* start *

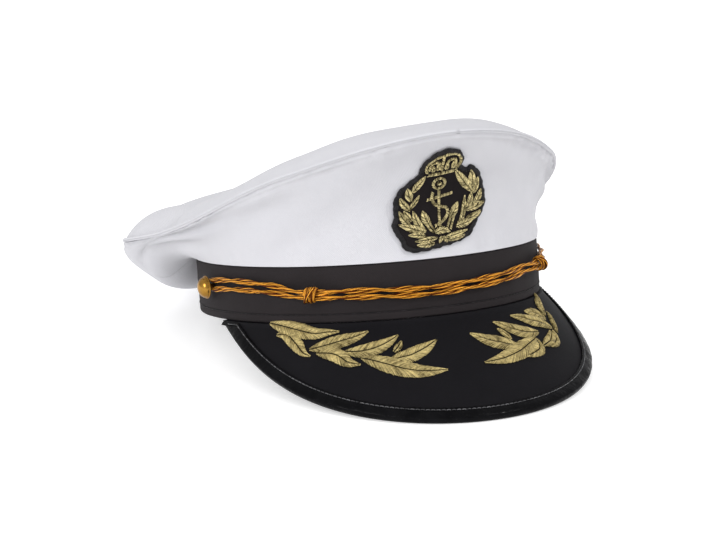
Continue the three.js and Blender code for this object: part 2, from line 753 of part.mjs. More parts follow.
const seamGap = clearance / 2;
const seamTurn = THREE.MathUtils.radToDeg(seamGap / (bandWidth / 2));
addPiece('head_band', headBand(), blackCloth);
addPiece('crown_front_panel', crownSide(-backSeamAngle + seamTurn, backSeamAngle - seamTurn, 32, 9), whiteCloth);
addPiece('crown_back_panel', crownSide(backSeamAngle + seamTurn, 360 - backSeamAngle - seamTurn, 14, 7), whiteCloth);
addPiece('crown_top', crownTop(), whiteCloth);
addPiece('crown_welt', edgeWelt(), whiteCloth);
addPiece('visor', visorPlate(), visorCloth);
addPiece('visor_binding', visorBinding(), blackVinyl);
standOut(addPiece('side_button_right', sideButton(), brass), -buttonAngle, 0, buttonHeight);
standOut(addPiece('side_button_left', sideButton(), brass), buttonAngle, 0, buttonHeight);
addPiece('cord_strand_upper', strand(1), orangeGoldCord);
addPiece('cord_strand_lower', strand(-1), orangeGoldCord);
for (const [name, angle] of Object.entries(knotAngles)) {
  const mesh = addPiece(name, knot(), orangeGoldCord);
  standOut(mesh, angle, cordStandoff(angle), tableValue(cordRoute, 'height', angle));
  mesh.rotation.z += Math.PI / 2;
}
addPiece('badge_backing', badgeBacking(), blackCloth);
addPiece('badge_wreath_right', badgeWreath(-1), paleGoldThread);
addPiece('badge_wreath_left', badgeWreath(1), paleGoldThread);
addPiece('badge_anchor', badgeAnchor(), paleGoldThread);
addPiece('badge_crown', badgeCrown(), paleGoldThread);
addPiece('visor_sprig_right', visorSprig(-1), paleGoldThread);
addPiece('visor_sprig_left', visorSprig(1), paleGoldThread);

// At rest the cap leans back: it stands on the visor's edge and on the back of the band
function restTilt(group) {
  const back = new THREE.Vector3(0, bandLength / 2, 0);
  let tilt = 0;
  group.updateMatrixWorld(true);
  for (const mesh of group.children) {
    const position = mesh.geometry.getAttribute('position');
    for (let i = 0; i < position.count; i++) {
      const point = new THREE.Vector3().fromBufferAttribute(position, i).applyMatrix4(mesh.matrixWorld);
      if (point.y < 0) tilt = Math.max(tilt, Math.atan2(-point.z, back.y - point.y));
    }
  }
  return tilt;
}

cap.rotation.x = -restTilt(cap);
const whole = new THREE.Group();
whole.add(cap);
whole.updateMatrixWorld(true);
const bounds = new THREE.Box3().setFromObject(whole, true);
const middle = bounds.getCenter(new THREE.Vector3());
cap.position.set(-middle.x, -middle.y, -bounds.min.z);

export default whole;
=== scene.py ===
import bpy
import json
import math
import numpy as np
from mathutils import Matrix, Vector


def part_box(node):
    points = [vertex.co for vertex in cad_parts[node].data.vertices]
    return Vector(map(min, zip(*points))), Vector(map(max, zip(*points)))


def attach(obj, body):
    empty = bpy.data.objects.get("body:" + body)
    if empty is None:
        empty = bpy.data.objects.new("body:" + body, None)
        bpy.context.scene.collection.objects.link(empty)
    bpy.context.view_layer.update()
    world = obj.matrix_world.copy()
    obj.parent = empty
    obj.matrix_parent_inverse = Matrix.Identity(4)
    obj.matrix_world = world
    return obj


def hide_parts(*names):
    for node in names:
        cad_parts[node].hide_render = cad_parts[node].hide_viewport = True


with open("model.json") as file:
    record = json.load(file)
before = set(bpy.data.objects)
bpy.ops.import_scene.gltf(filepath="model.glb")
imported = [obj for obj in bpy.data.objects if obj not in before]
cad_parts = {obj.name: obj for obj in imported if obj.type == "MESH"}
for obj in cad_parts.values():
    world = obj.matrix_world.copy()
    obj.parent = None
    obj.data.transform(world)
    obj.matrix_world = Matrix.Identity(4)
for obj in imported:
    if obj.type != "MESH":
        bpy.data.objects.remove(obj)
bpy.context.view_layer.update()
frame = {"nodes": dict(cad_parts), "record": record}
print("frame loaded:", len(frame["nodes"]), "nodes")

# The cap is drawn in millimetres with its band level, front towards -Y,
# then tilted to the way it rests and moved onto the frame.

bandForm = {"width": 180, "length": 201, "height": 28.5, "wall": 2.4}

crownForm = {
    "rise": 64.5,
    "reach": 45,
    "dome": 16.5,
    "flatness": 5.4,
    "cloth": 1.0,
    "overhang": 0.5,
    "seamAngle": 124,
    "seamInset": 1.75,
    "foldDepth": 4.5,
    "foldFade": 4,
    # from the front round to the back, every 45 degrees
    "seamReach": [0.51, 0.276, 0.335, 1.04, 1],
    "seamRise": [0.985, 0.729, 0.319, 0.1, -0.1],
    "footLean": [108, 90, 65, -71, -70],
    "footPull": [0.5, 0.45, 0.29, 0.82, 0.43],
    "rimLean": [-124, -119, -116, -79, -82],
    "rimPull": [0.26, 0.22, 0.12, 0.09, 0.31],
    # angle, place along the cloth, half width, half height, depth
    "folds": [
        (-103, 1.1, 7, 0.16, 0.9),
        (-85, 0.72, 26, 0.16, 0.5),
        (-118, 0.8, 9, 0.25, -0.35),
        (38, 0.8, 16, 0.14, 0.4),
        (96, 0.7, 22, 0.16, 0.45),
        (150, 0.65, 14, 0.2, 0.4),
        (-158, 0.6, 13, 0.2, 0.45),
        (-88, 1.4, 30, 0.22, 0.8),
        (-118, 0.45, 12, 0.2, 0.7),
    ],
}

visorForm = {
    "length": 67,
    "halfAngle": 83,
    "cutAngle": 78.5,
    "taper": 1.28,
    "droop": 41.7,
    "sideDroop": 12,
    "thickness": 2,
    "bindingWidth": 7.3,
    "bindingWall": 0.9,
    "bead": 1.6,
}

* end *

Stated goal: Will you return exactly the lines above from the one with "cap.rotation.x = -restTilt(cap);" down to the one with "if empty is", counting both as part of the range?

Solution to the problem:
cap.rotation.x = -restTilt(cap);
const whole = new THREE.Group();
whole.add(cap);
whole.updateMatrixWorld(true);
const bounds = new THREE.Box3().setFromObject(whole, true);
const middle = bounds.getCenter(new THREE.Vector3());
cap.position.set(-middle.x, -middle.y, -bounds.min.z);

export default whole;
=== scene.py ===
import bpy
import json
import math
import numpy as np
from mathutils import Matrix, Vector


def part_box(node):
    points = [vertex.co for vertex in cad_parts[node].data.vertices]
    return Vector(map(min, zip(*points))), Vector(map(max, zip(*points)))


def attach(obj, body):
    empty = bpy.data.objects.get("body:" + body)
    if empty is None:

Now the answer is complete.